こちらもこの構文に至るまでの経緯は話すと長くなるので各自調べて頂きたいのですが、とりあえず「お前が○○しないのは勝手だ。だがその場合、誰が○○すると思う?○○(万丈)だ。」と言う文章は見た事があるのでは無いでしょうか。前作の「エグゼイド」で言う「宝生永夢ゥ!」みたいな(笑)
個人的に、パロディの中でも上手くやれた方だと思っていますf^_^
・またまたガイガンの台詞「バカかお前は。人質は無事だから意味があるんだ~」は、「幽☆遊☆白書」の蔵馬の台詞が元です。
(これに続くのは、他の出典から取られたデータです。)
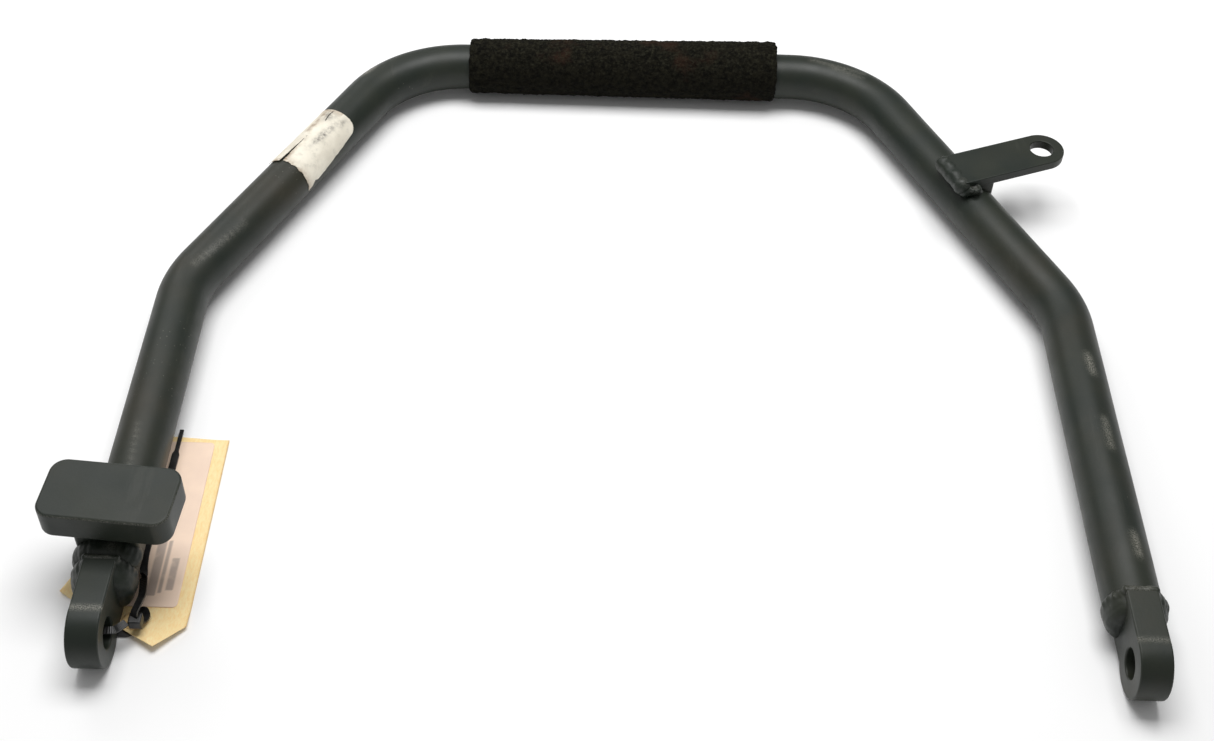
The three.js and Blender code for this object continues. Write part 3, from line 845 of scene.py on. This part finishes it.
def label_sheet():
    """Wrapped sheet with a rounded corner, a nick, a frayed end, and a strip torn off along the bar."""
    corners = bow_corners()
    top, shoulder = corners[2], corners[1]
    heading = (shoulder - top).normalized()
    inward = UP.cross(heading)
    if inward.x < 0:
        inward = -inward
    rows, columns = 150, 150
    shape = bmesh.new()
    grid = {}
    for i in range(rows + 1):
        for k in range(columns + 1):
            s = i / rows
            point = label_point(top, heading, inward, s, k / columns)
            if point is not None:
                grid[i, k] = shape.verts.new(point)
    for i in range(rows):
        for k in range(columns):
            ring = [(i, k), (i + 1, k), (i + 1, k + 1), (i, k + 1)]
            if all(c in grid for c in ring):
                shape.faces.new([grid[c] for c in ring])
    loose = [v for v in shape.verts if not v.link_faces]
    bmesh.ops.delete(shape, geom=loose, context="VERTS")
    made = piece("worn_label", shape, LABEL, "bow", ["bow_label"])
    thick = made.modifiers.new("paper", "SOLIDIFY")
    thick.thickness = 0.16 * MM
    thick.offset = 0
    applied(made)
    wear_label(made, top, heading, inward)


def label_point(top, heading, inward, s, share):
    """Where the label lies at share s along it and a share of its width, or None where it is torn off."""
    inner = INNER_AT_START + (INNER_AT_END - INNER_AT_START) * s
    angle = inner + (LABEL_OUTER - inner) * share
    x = math.radians(angle - inner) * TUBE_RADIUS
    y = s * LABEL_LENGTH
    corner = 7 * MM
    if x < corner and y < corner and math.hypot(corner - x, corner - y) > corner:
        return None
    fray = 0.9 * MM * noise.noise(Vector((angle * 0.09, 3, 0)))
    end = LABEL_LENGTH - 2.0 * MM + fray + (1.5 * MM if angle > TEAR_AT else 0)
    if y > end:
        return None
    nick = 2.0 * MM * max(0.0, 1 - abs(y - 0.84 * LABEL_LENGTH) / (3.5 * MM))
    if x < nick + 0.35 * MM * (1 + noise.noise(Vector((y * 300, 7, 0)))):
        return None
    tear_line = TEAR_AT + 2.0 * noise.noise(Vector((y * 130, 1, 0)))
    gap = 3.2 * max(0.0, (s - 0.5) / 0.5) ** 1.2
    if s > 0.5 and abs(angle - tear_line) < gap:
        return None
    crack = abs(angle - 4 - 6 * noise.noise(Vector((y * 90, 5, 0)))) < 0.9
    if 0.03 < s < 0.2 and crack:
        return None
    lift = 0.28 * MM + 0.12 * MM * noise.noise(Vector((angle * 0.08, y * 160, 0)))
    beside_tear = math.exp(-((angle - TEAR_AT) / 7) ** 2) * max(0.0, (s - 0.45) * 1.8)
    strip = 0.5 * MM * max(0.0, (s - 0.6) / 0.4) * (angle > TEAR_AT)
    lift += 0.55 * MM * beside_tear + strip
    turn = math.radians(angle)
    arm = -inward * math.sin(turn) + UP * math.cos(turn)
    return top + heading * (LABEL_START + y) + arm * (TUBE_RADIUS + lift)


def wear_label(made, top, heading, inward):
    def local(p):
        """Share along the label, and degrees round the tube from its top, outwards."""
        away = p - top
        along = away.dot(heading) - LABEL_START
        return along / LABEL_LENGTH, math.degrees(math.atan2(-away.dot(inward), p.z - AXIS_Z))

    def stain_at(p):
        s, angle = local(p)
        end = 0.7 * math.exp(-((1 - s) * 13) ** 2)
        tear = 0.9 * math.exp(-((angle - TEAR_AT + 4) / 6) ** 2) * max(0.0, (s - 0.4) / 0.6)
        side = 0.8 * math.exp(-((angle - 22) / 10) ** 2) * math.exp(-((s - 0.25) * 4) ** 2)
        start = 0.5 * math.exp(-(s * 14) ** 2) * (angle > -20)
        return end + tear + side + start

    def smear_at(p):
        s, angle = local(p)
        middle = math.exp(-(((s - 0.4) * 5.2) ** 2 + ((angle + 20 - 14 * (s - 0.4)) / 8) ** 2))
        dots = 0.75 * math.exp(-(((s - 0.11) * 11) ** 2 + ((angle - 6) / 17) ** 2))
        right = 0.5 * math.exp(-(((s - 0.1) * 12) ** 2 + ((angle + 35) / 8) ** 2))
        return 1.1 * middle + dots + right
    weather(made, "wear", stain_at)
    weather(made, "smudge", smear_at)


# ---- Card tag ------------------------------------------------------------------------------------

CARD_HOLE = Vector((on_bow(-262, 0).x, on_bow(0, 20.1).y, 0))
CARD_HOLE_RADIUS = 4 * MM
CARD_CLIP = 15 * MM
CARD_TIP_Y = on_bow(0, 38).y
CARD_CREASE_Y = on_bow(0, 30).y
CARD_LIFT = math.tan(math.radians(9.5))


def card_outline():
    """The card's corners, with its near right one clipped and its near left one cut off."""
    left, right = CARD_LOW.x, CARD_HIGH.x
    near, far = CARD_LOW.y, CARD_HIGH.y
    clipped = [(right - CARD_CLIP, near), (right, near + CARD_CLIP)]
    return [(right, far - 4 * MM), (left, far), (left, CARD_TIP_Y)] + clipped


def draw_in_left_edge(shape):
    """Pulls the card's left side in, beyond its tip, to the worn line that its left edge follows."""
    right, width = CARD_HIGH.x, CARD_HIGH.x - CARD_LOW.x
    knee, far = on_bow(-298, 62), on_bow(-294, 155)
    for v in shape.verts:
        if v.co.y <= CARD_TIP_Y:
            continue
        if v.co.y < knee.y:
            share = (v.co.y - CARD_TIP_Y) / (knee.y - CARD_TIP_Y)
            left = CARD_LOW.x + (knee.x - CARD_LOW.x) * share
        else:
            left = knee.x + (far.x - knee.x) * (v.co.y - knee.y) / (far.y - knee.y)
        v.co.x = right - (right - v.co.x) * (right - left) / width


def card_height(x, y):
    """The card's warp: its near end rises past a soft crease, and its rims curl off the ground."""
    share = (y - CARD_LOW.y) / (CARD_HIGH.y - CARD_LOW.y)
    right = max(0.0, (x - CARD_HIGH.x + 14 * MM) / (14 * MM))
    left = max(0.0, (CARD_LOW.x + 12 * MM - x) / (12 * MM))
    wave = 0.14 * MM * (1 + noise.noise(Vector((x * 25, y * 25, 0))))
    past = CARD_CREASE_Y - y
    soft = 3 * MM
    rise = max(0.0, past + soft) ** 2 / (4 * soft) if past < soft else past
    return wave + CARD_LIFT * rise + 0.7 * MM * right ** 2 * share + 3.5 * MM * left ** 1.6 * (1 - share) ** 3


def flat_sheet(outline, holes, cell):
    """A sheet cut to an outline, filled with a fine even grid so that it can be bent."""
    xs = [p[0] for p in outline]
    ys = [p[1] for p in outline]
    shape = bmesh.new()
    nx = max(2, round((max(xs) - min(xs)) / cell))
    ny = max(2, round((max(ys) - min(ys)) / cell))
    place = Matrix.Translation(((max(xs) + min(xs)) / 2, (max(ys) + min(ys)) / 2, 0))
    place @= Matrix.Diagonal(((max(xs) - min(xs)) / 2, (max(ys) - min(ys)) / 2, 1, 1))
    bmesh.ops.create_grid(shape, x_segments=nx, y_segments=ny, size=1, matrix=place)
    for (ax, ay), (bx, by) in zip(outline, outline[1:] + outline[:1]):
        outward = Vector((by - ay, ax - bx, 0))
        bmesh.ops.bisect_plane(shape, geom=shape.verts[:] + shape.edges[:] + shape.faces[:], dist=1e-7,
                               plane_co=(ax, ay, 0), plane_no=outward, clear_outer=True)
    for centre, radius in holes:
        inside = [f for f in shape.faces if (f.calc_center_median() - centre).length < radius]
        bmesh.ops.delete(shape, geom=inside, context="FACES")
        cut = {v for e in shape.edges if e.is_boundary for v in e.verts}
        for v in cut:
            if (v.co - centre).length >= radius * 1.4:
                continue
            v.co = centre + (v.co - centre).normalized() * radius
    return shape


def sheet_piece(name, shape, lift, thickness, material, nodes):
    """A flat sheet laid on the card's warp and given its thickness."""
    for v in shape.verts:
        v.co.z = cad_box[0][2] + lift + card_height(v.co.x, v.co.y)
    made = piece(name, shape, material, "tag", nodes)
    thick = made.modifiers.new("board", "SOLIDIFY")
    thick.thickness = thickness
    thick.offset = 1
    applied(made)
    return made


def tag_card():
    shape = flat_sheet(card_outline(), [(CARD_HOLE, CARD_HOLE_RADIUS)], 1.3 * MM)
    draw_in_left_edge(shape)
    made = sheet_piece("manila_tag", shape, 0.05 * MM, 0.33 * MM, CARD, ["tag_card"])
    low, high = CARD_LOW, CARD_HIGH

    def rim_at(p):
        nearest = min(abs(p.x - low.x), abs(high.x - p.x), abs(high.y - p.y))
        return 0.8 * math.exp(-(nearest / (0.7 * MM)) ** 2)
    weather(made, "wear", rim_at)


def tag_patch():
    """Reinforcing ring round the card's hole."""
    ring = bmesh.new()
    centre = Vector((CARD_HOLE.x, CARD_HOLE.y, 0))
    rings = [ring_round(centre, Vector((1, 0, 0)), Vector((0, 1, 0)), r * MM, 48) for r in (4.1, 5.5, 7)]
    loft(ring, rings, cap=False)
    made = sheet_piece("tag_eyelet_patch", ring, 0.42 * MM, 0.15 * MM, CARD, ["tag_patch"])
    weather(made, "wear", lambda p: 0.6)


def tag_label():
    low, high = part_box("tag_label")
    corner = 3 * MM
    outline = []
    corners = [(high.x, low.y, -90), (high.x, high.y, 0), (low.x, high.y, 90), (low.x, low.y, 180)]
    for x, y, first in corners:
        inset_x = x - corner if x == high.x else x + corner
        inset_y = y - corner if y == high.y else y + corner
        outline += arc_points((inset_x, inset_y), corner, first, first + 90, 6)
    shape = flat_sheet(outline, [], 1.0 * MM)
    made = sheet_piece("pink_tag_label", shape, 0.42 * MM, 0.1 * MM, PRINT, ["tag_label"])
    # Each bar: its middle, its half width, and its start and end along the label.
    bars = [(high.x - 7 * MM, 2.0, 12, 34), (high.x - 11.5 * MM, 1.1, 10, 46), (high.x - 16 * MM, 2.6, 8, 52)]

    def bar_at(p):
        for x, half, start, end in bars:
            if abs(p.x - x) < half * MM and start * MM < p.y - low.y < end * MM:
                return 1.0
        return 0.0
    weather(made, "smudge", bar_at)


# ---- Nylon tie -----------------------------------------------------------------------------------

STRAP_ROUTE = [
    (-262.6, 10.4, -5.6), (-266, 6, -4.6), (-270, 4.4, -4.5), (-284, 4, -4.8), (-289, 6, -7),
    (-290.5, 10, -12), (-289, 12.2, -16), (-284.5, 12.6, -17.7), (-272, 12.4, -18), (-265.6, 12.2, -18),
    (-262.6, 13.4, -18), (-261.9, 16.2, -17.95), (-261.6, 20.2, -17.1), (-260.9, 24.2, -16.2),
    (-257.8, 25.2, -14.9), (-255.6, 21.5, -14.4), (-256.6, 16.8, -13.2), (-258.5, 14, -8),
    (-258.8, 15, -3.2), (-257.8, 20, -2.6), (-257.6, 27, -4.8), (-258.8, 34.5, -7.6), (-262.6, 48, -15.2),
    (-264.6, 58, -16.6), (-265.4, 70, -17.15), (-264.6, 90, -17.2), (-263, 120, -17.2), (-262.6, 157, -17.2),
]


def smooth_route(points, per_span):
    """Catmull-Rom curve through the points."""
    padded = [points[0] * 2 - points[1]] + points + [points[-1] * 2 - points[-2]]
    found = []
    for a, b, c, d in zip(padded, padded[1:], padded[2:], padded[3:]):
        for i in range(per_span):
            t = i / per_span
            even = 2 * b + (c - a) * t
            curved = (2 * a - 5 * b + 4 * c - d) * t * t + (3 * b - a - 3 * c + d) * t ** 3
            found.append(0.5 * (even + curved))
    found.append(points[-1])
    return found


def tie_strap():
    """Flat strap with fine cross ribs. It follows the route without kinks, and lies flat near the ground."""
    route = smooth_route([on_bow(*p) for p in STRAP_ROUTE], 14)
    lying_below = cad_box[0][2] + 5 * MM
    half_width, half_thick = 2.1 * MM, 0.52 * MM
    shape = bmesh.new()
    rings = []
    flat = None
    for i, point in enumerate(route):
        ahead = route[min(i + 1, len(route) - 1)]
        behind = route[max(i - 1, 0)]
        heading = (ahead - behind).normalized()
        if flat is None:
            flat = heading.cross(Vector((0, 1, 0))).normalized()
        wanted = flat.lerp(UP, 0.4) if point.z < lying_below else flat
        flat = (wanted - heading * wanted.dot(heading)).normalized()
        side = heading.cross(flat)
        rib = 0.12 * MM * (i % 2)
        narrow = 0.55 if i > len(route) - 8 else 1.0
        w, h = half_width * narrow, half_thick + rib
        rings.append([point + side * w + flat * half_thick, point - side * w + flat * half_thick,
                      point - side * w - flat * h, point + side * w - flat * h])
    loft(shape, rings)
    piece("cable_tie_strap", shape, NYLON_BLACK, "tie", ["tag_tie_strap"], smooth=False)


def tie_head():
    """The tie's locking head, a small block with rounded edges."""
    shape = rounded_block(HEAD_LOW, HEAD_HIGH, 0.9 * MM)
    made = piece("cable_tie_head", shape, NYLON_BLACK, "tie", ["tag_tie_head"])
    crisp(made)


# ---- Build ---------------------------------------------------------------------------------------

STEEL = painted_steel()
FOAM = grip_foam()
LABEL = label_paper()
CARD = manila_card()
PRINT = tag_print()
NYLON_BLACK = black_nylon()

place_camera()
light_the_set()
lay_floor()
bow_tube()
foam_grip()
for SIDE, SIGN, SEED, RUBBED in (("left", -1, 1, 0.8), ("right", 1, 2, 0.45)):
    LUG_X = MIDDLE_X + SIGN * ARM_HALF
    wear_lug(eye_lug(SIDE, LUG_X), RUBBED)
    lug_weld(SIDE, LUG_X, SEED)
stop_pad()
pad_post()
pad_welds()
tab_plate()
tab_foot()
tab_welds()
label_sheet()
tag_card()
tag_patch()
tag_label()
tie_strap()
tie_head()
また幽白か!と思われたかもしれませんが、実際に幽白(特に蔵馬)の台詞って使い勝手がいいんですよね。
この台詞も、ぞんざいに扱われる・始末されるのが当たり前の認識になっている「人質」の本質を突いた台詞ですし。
・愛美華さんの長台詞「あら?もしかしてドゴラちゃんが攫われたのは・・・」は、「仮面ライダー鎧武」のマッドサイエンティスト・戦極凌馬の通称「私のせいだ」全文のアレンジです。
経緯は万丈構文と同じく各自で・・・なのですが、こちらは愛美華さん口調に合わせてかなりアレンジを加えていますので、ちょっと分かりにくかったかもしれません。
・同じく愛美華さんの台詞「だが私は謝らない」は、「仮面ライダー剣(ブレイド)」の烏丸(からすま)所長の有名なネタ台詞からです。
こちらも経緯は各自検索・・・で、上の「私のせいだ」と違って責任は感じつつも相手を信じていると言う台詞なのですが・・・解釈が難解でかつ、責任はあるのに謝っていないのは事実なので、故にネタ台詞と化している不遇の(?)台詞です。
・更にまたまた、愛美華さんの嘘予告の台詞「『それでも、兄様はやってない。』」は、映画「それでもボクはやってない」が元です。
この映画が痴漢の冤罪を描いた社会派作品で、嘘予告と合っているので引用しました(汗)
・レガシィの台詞「ソノウソホントォ?」は、ドラえもんに登場する同名のひみつ道具が元です。
「ウソ800」「うそつ機」等々の嘘に関するひみつ道具と若干被っていて、ウソ800の方が「帰ってきたドラえもん」での功績の影響で知名度がありますが、この道具もチート道具としてよく名前が挙がる道具です。
なにせ付けるだけで、喋った事が全て本当になるなんて・・・
最後に、本作は特別編でありながらこのあとがきを含め、第一・二・五弾のページ数もボリュームも抜いてしまう程の濃密な内容になりましたが、その分ヴィラン側の怪獣の魅力を描きつつ、第八弾でやり残した事を解消しながら次回への繋ぎとなった、特別編らしい話になったと思います。
とはいえ、実はまだやっていない事があと一つありまして・・・そう、第八弾終盤で話題に上った「温泉」の話です。
この件は本作を書き終わった後、また別の短編として既に執筆していますので、添削が終わっての公開を楽しみにしていて下さい。